DATA SHOWN:
__________________________________________________

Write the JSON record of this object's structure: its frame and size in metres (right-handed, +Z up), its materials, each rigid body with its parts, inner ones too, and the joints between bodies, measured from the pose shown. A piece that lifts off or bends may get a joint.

__________________________________________________

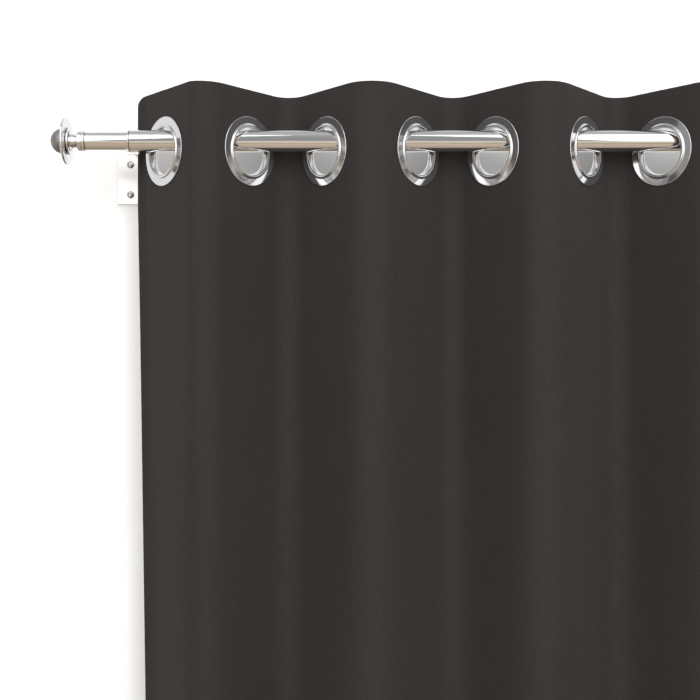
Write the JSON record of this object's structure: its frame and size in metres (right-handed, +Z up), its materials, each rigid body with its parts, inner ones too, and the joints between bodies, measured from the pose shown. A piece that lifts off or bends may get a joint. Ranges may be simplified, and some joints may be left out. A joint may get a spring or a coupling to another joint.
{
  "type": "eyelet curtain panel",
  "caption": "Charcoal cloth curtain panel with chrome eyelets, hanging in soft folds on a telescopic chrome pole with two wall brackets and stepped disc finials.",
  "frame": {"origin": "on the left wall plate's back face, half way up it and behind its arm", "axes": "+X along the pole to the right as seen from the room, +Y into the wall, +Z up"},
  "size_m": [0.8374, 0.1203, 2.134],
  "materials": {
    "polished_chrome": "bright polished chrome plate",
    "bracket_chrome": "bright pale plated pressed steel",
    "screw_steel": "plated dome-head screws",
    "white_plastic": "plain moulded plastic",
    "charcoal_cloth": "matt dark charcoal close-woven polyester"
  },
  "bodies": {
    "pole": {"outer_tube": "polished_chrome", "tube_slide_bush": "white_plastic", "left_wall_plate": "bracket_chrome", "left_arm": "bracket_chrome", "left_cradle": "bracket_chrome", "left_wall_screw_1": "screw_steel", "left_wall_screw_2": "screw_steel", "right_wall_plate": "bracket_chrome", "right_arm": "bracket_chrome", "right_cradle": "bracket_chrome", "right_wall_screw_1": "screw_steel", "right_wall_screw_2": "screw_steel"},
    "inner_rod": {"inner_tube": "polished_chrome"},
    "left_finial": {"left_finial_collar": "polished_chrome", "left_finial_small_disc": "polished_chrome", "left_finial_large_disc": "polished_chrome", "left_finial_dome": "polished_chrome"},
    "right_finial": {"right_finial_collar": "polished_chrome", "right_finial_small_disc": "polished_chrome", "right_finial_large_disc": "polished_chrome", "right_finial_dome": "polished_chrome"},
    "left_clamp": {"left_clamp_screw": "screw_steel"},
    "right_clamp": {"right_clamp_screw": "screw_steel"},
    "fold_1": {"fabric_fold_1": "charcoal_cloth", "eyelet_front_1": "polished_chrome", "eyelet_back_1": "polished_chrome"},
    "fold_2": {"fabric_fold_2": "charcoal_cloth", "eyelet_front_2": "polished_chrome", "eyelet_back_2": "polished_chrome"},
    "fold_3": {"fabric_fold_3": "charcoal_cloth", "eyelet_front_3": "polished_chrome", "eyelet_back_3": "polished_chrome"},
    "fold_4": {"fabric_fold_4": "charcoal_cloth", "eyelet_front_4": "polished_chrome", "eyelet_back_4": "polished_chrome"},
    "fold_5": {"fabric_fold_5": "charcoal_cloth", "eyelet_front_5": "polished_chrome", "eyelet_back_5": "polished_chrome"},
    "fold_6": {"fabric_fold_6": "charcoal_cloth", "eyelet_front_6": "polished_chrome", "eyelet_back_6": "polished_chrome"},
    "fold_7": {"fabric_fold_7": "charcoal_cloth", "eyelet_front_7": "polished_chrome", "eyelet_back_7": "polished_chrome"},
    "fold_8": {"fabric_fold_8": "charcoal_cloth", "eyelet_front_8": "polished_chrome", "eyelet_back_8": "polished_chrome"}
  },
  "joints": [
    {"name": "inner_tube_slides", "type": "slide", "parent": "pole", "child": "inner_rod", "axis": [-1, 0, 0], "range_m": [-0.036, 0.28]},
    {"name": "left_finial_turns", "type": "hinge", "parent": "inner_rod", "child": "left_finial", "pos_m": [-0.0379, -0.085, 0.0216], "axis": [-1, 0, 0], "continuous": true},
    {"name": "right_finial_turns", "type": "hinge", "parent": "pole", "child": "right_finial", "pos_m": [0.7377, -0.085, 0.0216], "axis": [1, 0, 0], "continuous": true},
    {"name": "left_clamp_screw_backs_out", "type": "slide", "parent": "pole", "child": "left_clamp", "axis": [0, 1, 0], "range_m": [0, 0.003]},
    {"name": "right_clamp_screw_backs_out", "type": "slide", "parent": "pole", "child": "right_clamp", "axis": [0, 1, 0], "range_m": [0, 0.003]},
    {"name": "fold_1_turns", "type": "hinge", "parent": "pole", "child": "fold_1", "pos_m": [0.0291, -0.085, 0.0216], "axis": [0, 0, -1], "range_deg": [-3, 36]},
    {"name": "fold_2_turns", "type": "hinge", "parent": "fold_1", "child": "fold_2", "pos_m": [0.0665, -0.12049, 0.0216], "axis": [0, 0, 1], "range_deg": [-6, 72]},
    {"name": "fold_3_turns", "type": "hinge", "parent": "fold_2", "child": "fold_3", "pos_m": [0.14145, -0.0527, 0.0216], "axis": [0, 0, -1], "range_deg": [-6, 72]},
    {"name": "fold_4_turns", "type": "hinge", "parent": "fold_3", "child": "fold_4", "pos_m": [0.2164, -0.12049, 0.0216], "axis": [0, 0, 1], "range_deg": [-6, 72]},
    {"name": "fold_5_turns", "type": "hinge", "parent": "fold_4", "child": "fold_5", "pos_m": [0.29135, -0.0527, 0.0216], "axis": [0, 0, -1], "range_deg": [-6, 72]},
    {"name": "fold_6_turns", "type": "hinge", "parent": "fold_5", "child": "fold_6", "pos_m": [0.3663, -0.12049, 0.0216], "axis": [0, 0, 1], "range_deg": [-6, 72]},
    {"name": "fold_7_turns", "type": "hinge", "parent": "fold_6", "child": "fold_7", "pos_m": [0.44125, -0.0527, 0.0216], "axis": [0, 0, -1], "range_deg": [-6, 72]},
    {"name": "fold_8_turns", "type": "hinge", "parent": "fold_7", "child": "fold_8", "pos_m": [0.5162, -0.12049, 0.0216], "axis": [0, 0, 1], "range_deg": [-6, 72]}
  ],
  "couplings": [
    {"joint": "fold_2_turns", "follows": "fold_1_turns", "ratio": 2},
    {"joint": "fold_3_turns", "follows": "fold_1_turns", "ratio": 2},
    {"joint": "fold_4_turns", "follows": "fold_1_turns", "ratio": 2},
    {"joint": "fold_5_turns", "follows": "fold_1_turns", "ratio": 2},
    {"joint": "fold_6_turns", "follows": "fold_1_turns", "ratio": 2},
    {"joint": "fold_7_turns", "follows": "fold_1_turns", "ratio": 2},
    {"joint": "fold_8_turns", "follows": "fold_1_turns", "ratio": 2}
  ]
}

__________________________________________________

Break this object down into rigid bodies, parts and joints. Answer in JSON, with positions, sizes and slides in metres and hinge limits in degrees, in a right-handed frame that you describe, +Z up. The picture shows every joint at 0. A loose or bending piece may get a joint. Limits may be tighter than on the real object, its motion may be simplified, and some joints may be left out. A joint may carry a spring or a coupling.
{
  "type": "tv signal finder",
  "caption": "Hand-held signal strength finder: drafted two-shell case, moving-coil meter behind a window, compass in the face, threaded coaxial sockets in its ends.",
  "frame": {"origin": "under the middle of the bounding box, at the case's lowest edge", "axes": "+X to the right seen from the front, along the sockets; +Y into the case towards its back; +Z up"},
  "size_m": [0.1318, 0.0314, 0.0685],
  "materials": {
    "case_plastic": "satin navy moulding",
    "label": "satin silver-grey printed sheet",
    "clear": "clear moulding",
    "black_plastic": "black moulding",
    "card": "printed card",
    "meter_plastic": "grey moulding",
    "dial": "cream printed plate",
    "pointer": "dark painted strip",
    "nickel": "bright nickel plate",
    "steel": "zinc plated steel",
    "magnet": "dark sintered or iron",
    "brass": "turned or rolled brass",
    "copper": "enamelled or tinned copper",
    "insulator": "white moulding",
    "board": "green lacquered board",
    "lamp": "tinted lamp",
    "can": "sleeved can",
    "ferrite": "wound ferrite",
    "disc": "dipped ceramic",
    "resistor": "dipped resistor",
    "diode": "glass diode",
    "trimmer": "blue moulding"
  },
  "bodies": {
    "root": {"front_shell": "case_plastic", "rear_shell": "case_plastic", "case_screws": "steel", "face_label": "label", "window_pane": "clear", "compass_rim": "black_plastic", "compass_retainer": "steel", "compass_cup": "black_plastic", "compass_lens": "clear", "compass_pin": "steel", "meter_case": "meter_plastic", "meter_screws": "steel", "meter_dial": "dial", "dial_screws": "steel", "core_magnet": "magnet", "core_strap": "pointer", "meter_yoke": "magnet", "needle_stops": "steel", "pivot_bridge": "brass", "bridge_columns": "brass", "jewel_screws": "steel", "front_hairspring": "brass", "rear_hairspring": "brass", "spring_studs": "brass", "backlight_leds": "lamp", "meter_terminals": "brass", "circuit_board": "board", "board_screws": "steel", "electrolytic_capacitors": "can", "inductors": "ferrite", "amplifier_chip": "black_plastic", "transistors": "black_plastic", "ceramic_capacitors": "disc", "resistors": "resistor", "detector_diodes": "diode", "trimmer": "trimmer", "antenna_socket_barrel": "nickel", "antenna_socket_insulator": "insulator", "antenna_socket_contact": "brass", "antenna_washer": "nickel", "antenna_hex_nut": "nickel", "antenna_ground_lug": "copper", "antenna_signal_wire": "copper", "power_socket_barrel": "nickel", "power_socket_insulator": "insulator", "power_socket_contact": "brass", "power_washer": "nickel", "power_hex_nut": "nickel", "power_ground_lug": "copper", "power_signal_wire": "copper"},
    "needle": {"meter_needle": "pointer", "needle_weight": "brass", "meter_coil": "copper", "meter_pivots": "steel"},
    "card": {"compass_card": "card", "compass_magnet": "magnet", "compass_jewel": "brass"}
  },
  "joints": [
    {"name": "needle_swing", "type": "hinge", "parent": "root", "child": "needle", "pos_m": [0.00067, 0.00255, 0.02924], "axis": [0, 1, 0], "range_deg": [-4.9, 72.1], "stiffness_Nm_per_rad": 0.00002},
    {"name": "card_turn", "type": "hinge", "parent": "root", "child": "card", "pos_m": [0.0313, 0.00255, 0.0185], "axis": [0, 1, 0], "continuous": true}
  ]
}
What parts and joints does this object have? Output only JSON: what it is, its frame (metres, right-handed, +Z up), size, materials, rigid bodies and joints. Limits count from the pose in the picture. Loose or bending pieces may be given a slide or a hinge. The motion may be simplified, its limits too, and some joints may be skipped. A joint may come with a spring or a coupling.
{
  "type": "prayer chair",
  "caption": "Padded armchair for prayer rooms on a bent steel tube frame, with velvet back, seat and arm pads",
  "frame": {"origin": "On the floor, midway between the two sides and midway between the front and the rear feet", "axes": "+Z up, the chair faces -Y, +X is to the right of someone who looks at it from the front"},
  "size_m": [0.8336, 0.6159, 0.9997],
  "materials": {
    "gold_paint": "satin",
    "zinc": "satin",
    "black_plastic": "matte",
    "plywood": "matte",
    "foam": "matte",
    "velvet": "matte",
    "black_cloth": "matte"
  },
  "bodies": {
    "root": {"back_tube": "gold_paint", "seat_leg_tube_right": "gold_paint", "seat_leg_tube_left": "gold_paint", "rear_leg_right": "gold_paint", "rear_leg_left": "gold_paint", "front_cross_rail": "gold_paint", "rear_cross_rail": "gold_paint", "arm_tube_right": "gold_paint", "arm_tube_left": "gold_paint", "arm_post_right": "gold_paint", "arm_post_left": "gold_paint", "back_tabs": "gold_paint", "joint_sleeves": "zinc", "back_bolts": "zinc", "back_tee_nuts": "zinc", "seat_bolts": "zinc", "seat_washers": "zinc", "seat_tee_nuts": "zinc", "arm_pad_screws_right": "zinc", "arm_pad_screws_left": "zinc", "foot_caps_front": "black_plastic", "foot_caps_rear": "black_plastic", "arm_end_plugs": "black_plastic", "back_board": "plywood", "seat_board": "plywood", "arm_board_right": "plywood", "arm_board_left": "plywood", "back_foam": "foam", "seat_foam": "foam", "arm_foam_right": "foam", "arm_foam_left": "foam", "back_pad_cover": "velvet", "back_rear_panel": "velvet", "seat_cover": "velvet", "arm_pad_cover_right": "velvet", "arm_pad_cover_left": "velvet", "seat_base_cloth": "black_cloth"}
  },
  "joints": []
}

__________________________________________________

WRITTEN INSTRUCTION: Establish how many lines of the material above hold the word "handed". Nothing but the count should be returned.

SOLUTION: 4